Kissinger, for his part, made it his mission to debunk what he referred to in 2007 as a “prevalent myth” — that he and Nixon had settled in 1972 for peace terms that had been available in 1969 and thus had needlessly prolonged the Vietnam War at the cost of tens of thousands of American and Vietnamese lives.

He insisted that the only way to speed up the withdrawal would have been to agree to Hanoi’s demands that the U.S. overthrow the South Vietnamese government and replace it with communist-dominated leadership.

Pudgy and messy, Kissinger incongruously acquired a reputation as a ladies’ man in the staid Nixon administration.

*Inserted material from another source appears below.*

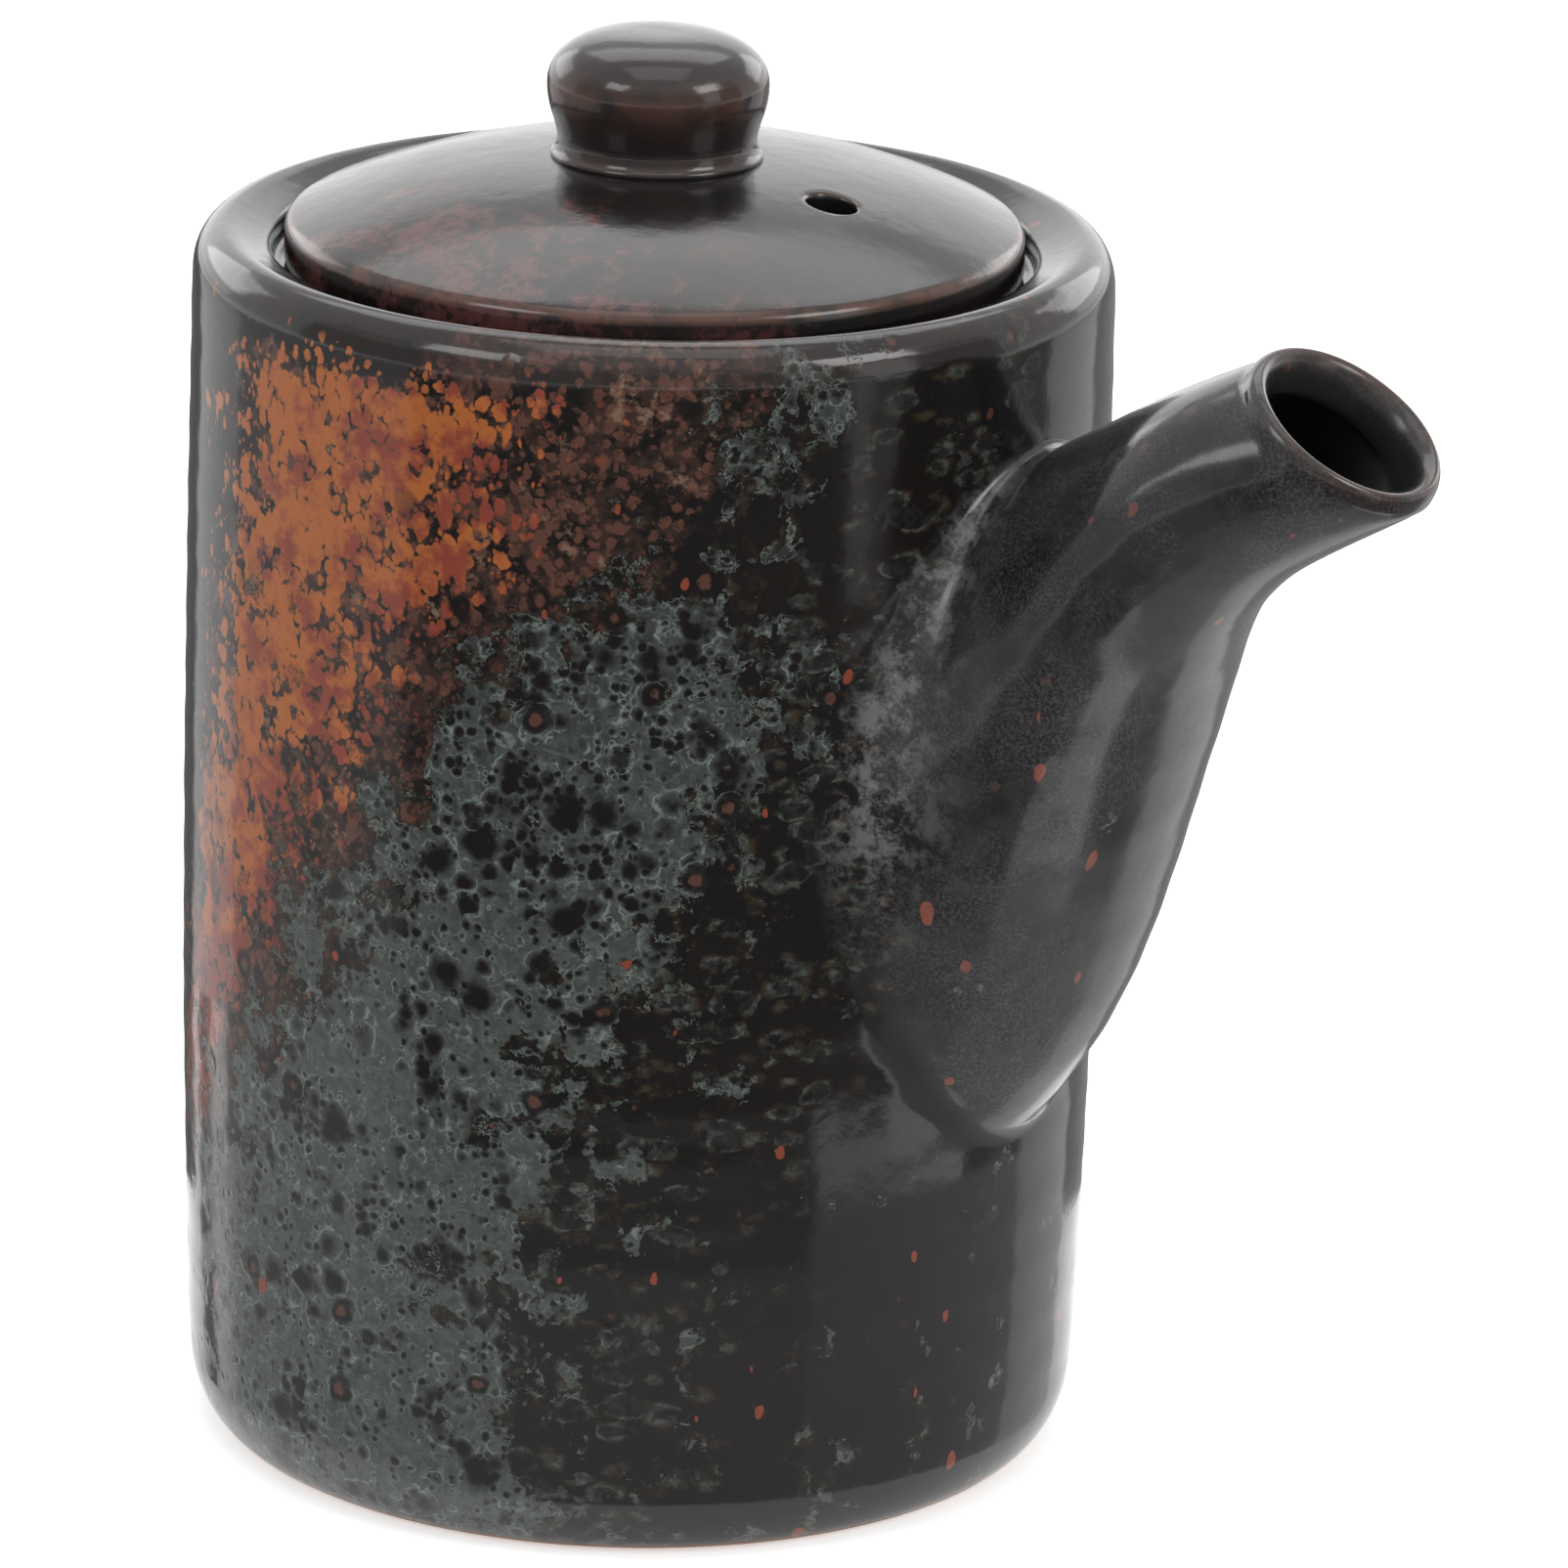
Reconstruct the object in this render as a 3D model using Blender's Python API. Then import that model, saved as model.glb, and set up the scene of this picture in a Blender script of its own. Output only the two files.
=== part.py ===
"""A lidded stoneware pouring pot for sake, in metres, +Z up, with the spout towards +X.

The origin is the centre of the flat base, on the axis of the pot. Four clay pieces make it: the
thrown pot, the spout that is luted to its wall, the lid and the knob that is luted to the lid. The
lid rests on a ledge inside the pot's mouth and lifts straight off.
"""

import math

import bmesh
import bpy
from mathutils import Vector

# Pot
POT_RADIUS = 0.0405  # at the belly, half way up
BASE_INSET = 0.0012  # how much narrower the wall is just above the foot
SHOULDER_INSET = 0.0004  # how much narrower the wall is just under the rim
RIM_HEIGHT = 0.1088
WALL = 0.0040
FLOOR = 0.0055
FOOT_ROUND = (0.0039, 0.0072)  # across, up
SHOULDER_ROUND = (0.0030, 0.0039)
FLOOR_ROUND = 0.0060

# Mouth of the pot, with the ledge that carries the lid
RIM_WIDTH = 0.0072  # from the belly's radius in to the gallery that the lid drops into
RIM_SLOPE_DROP = 0.0014  # how far the rim falls towards the lid
GALLERY_DEPTH = 0.0034  # from the rim's crest down to the ledge
LEDGE_WIDTH = 0.0040
LEDGE_THICKNESS = 0.0032
LEDGE_TAPER = 0.0050  # height of the slope under the ledge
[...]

Kissinger, who had divorced his first wife in 1964, called women “a diversion, a hobby.” Jill St. John was a frequent companion. But it turned out his real love interest was Nancy Maginnes, a researcher for Nelson Rockefeller whom he married in 1974.

In a 1972 poll of Playboy Club Bunnies, the man dubbed “Super-K” by Newsweek finished first as “the man I would most like to go out on a date with.”

Kissinger’s explanation: “Power is the ultimate aphrodisiac.”

Yet Kissinger was reviled by many Americans for his conduct of wartime diplomacy. He was still a lightning rod decades later: In 2015, an appearance by the 91-year-old Kissinger before the Senate Armed Services Committee was disrupted by protesters demanding his arrest for war crimes and calling out his actions in Southeast Asia, Chile and beyond.

Heinz Alfred Kissinger was born in the Bavarian city of Fuerth on May 27, 1923, the son of a schoolteacher. His family left Nazi Germany in 1938 and settled in Manhattan, where Heinz changed his name to Henry.

Kissinger had two children, Elizabeth and David, from his first marriage.